Written task –
All of the data must be printed exactly; please include every line.

● ● ●

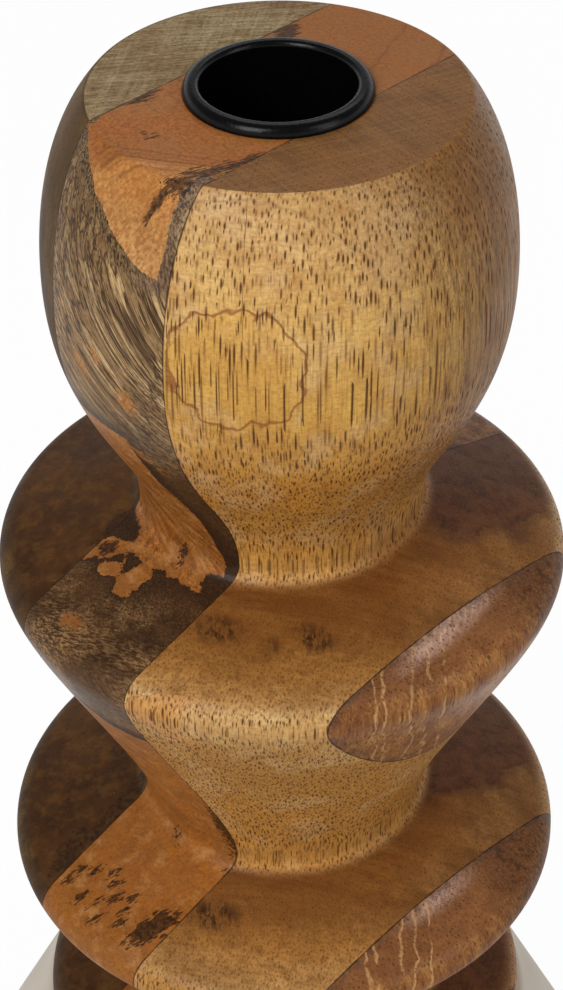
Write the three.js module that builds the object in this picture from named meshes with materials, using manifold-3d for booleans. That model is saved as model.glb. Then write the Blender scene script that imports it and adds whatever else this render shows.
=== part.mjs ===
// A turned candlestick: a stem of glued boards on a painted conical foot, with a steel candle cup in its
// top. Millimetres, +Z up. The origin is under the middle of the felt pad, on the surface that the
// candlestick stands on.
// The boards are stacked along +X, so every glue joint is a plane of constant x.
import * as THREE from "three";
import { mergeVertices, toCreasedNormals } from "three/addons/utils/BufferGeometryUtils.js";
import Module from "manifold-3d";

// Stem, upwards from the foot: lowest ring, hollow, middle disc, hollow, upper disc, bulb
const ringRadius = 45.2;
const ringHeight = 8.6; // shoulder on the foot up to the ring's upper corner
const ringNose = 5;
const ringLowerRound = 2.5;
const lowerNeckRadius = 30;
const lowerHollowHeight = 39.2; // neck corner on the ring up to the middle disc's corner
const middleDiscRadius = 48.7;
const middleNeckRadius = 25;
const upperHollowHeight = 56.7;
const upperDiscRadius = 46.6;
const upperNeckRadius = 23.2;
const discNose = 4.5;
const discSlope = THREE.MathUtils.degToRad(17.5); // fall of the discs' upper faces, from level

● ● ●

Solution –
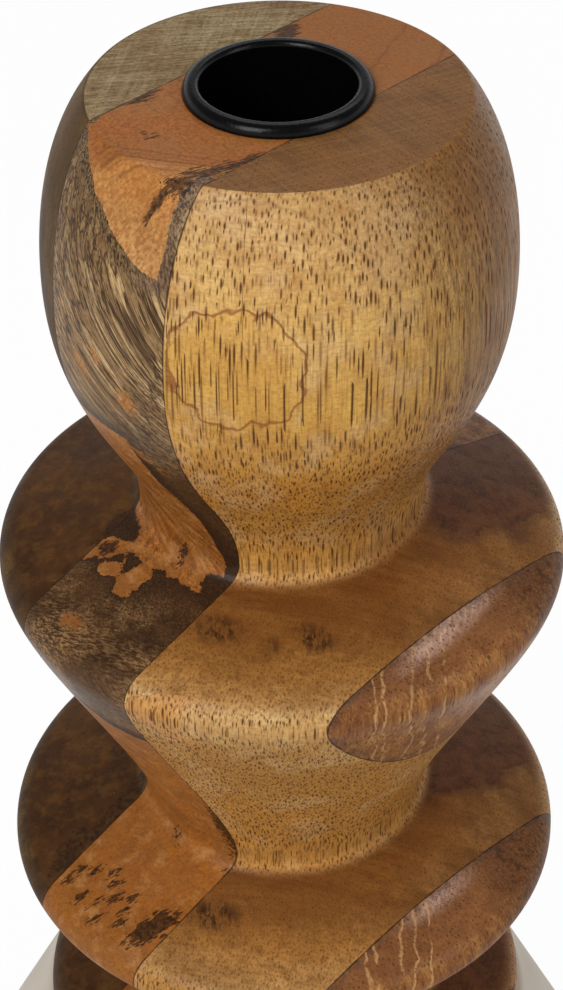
Write the three.js module that builds the object in this picture from named meshes with materials, using manifold-3d for booleans. That model is saved as model.glb. Then write the Blender scene script that imports it and adds whatever else this render shows.
=== part.mjs ===
// A turned candlestick: a stem of glued boards on a painted conical foot, with a steel candle cup in its
// top. Millimetres, +Z up. The origin is under the middle of the felt pad, on the surface that the
// candlestick stands on.
// The boards are stacked along +X, so every glue joint is a plane of constant x.
import * as THREE from "three";
import { mergeVertices, toCreasedNormals } from "three/addons/utils/BufferGeometryUtils.js";
import Module from "manifold-3d";

// Stem, upwards from the foot: lowest ring, hollow, middle disc, hollow, upper disc, bulb
const ringRadius = 45.2;
const ringHeight = 8.6; // shoulder on the foot up to the ring's upper corner
const ringNose = 5;
const ringLowerRound = 2.5;
const lowerNeckRadius = 30;
const lowerHollowHeight = 39.2; // neck corner on the ring up to the middle disc's corner
const middleDiscRadius = 48.7;
const middleNeckRadius = 25;
const upperHollowHeight = 56.7;
const upperDiscRadius = 46.6;
const upperNeckRadius = 23.2;
const discNose = 4.5;
const discSlope = THREE.MathUtils.degToRad(17.5); // fall of the discs' upper faces, from level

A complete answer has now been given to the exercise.